What Remains Uncertain

The extent of institutional failure versus individual responsibility is unclear. Whether the response represented honest confusion or something else remains a matter of interpretation. The broader implications for evaluating credentials in the fitness industry continue to be debated.

Final Thoughts

This article was written to provide factual information about a controversy in the fitness industry. Readers are encouraged to review the primary sources linked above and form their own conclusions.

Zooming out, this controversy does illuminate tensions in the modern fitness industry between credentials and practical results, between academic rigor and commercial success, and between influencer culture and scholarly standards.

Fair evaluation requires acknowledging that Israetel has contributed substantially to fitness education through his content, has published peer-reviewed research since his dissertation, and has helped many people improve their training. A dissertation from 12 years ago, whatever its quality, does not negate subsequent work.

The question for consumers of fitness content is not whether to completely trust or completely dismiss any single source, but rather how to develop critical evaluation skills that allow for nuanced assessment. Academic credentials can provide useful signals about baseline knowledge, but they are neither necessary nor sufficient for providing good practical advice.
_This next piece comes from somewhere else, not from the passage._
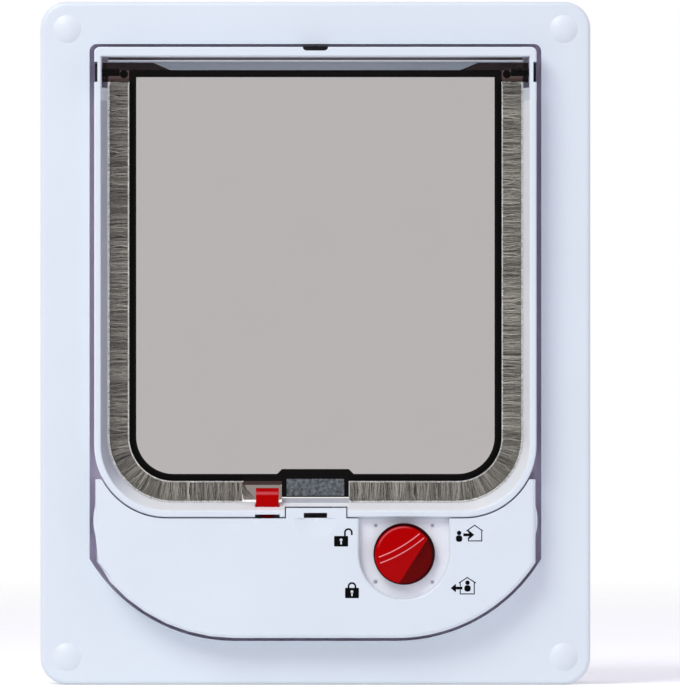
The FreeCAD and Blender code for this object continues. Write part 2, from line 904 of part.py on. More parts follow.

At Dr. Muscle, we believe in the power of science to improve fitness outcomes. That commitment requires us to be honest about the complexities of academic research, the limitations of credentials as sole markers of expertise, and the importance of evaluating claims on their merits. We encourage our readers to engage with this controversy—and all fitness advice—with informed skepticism and a commitment to finding what actually works.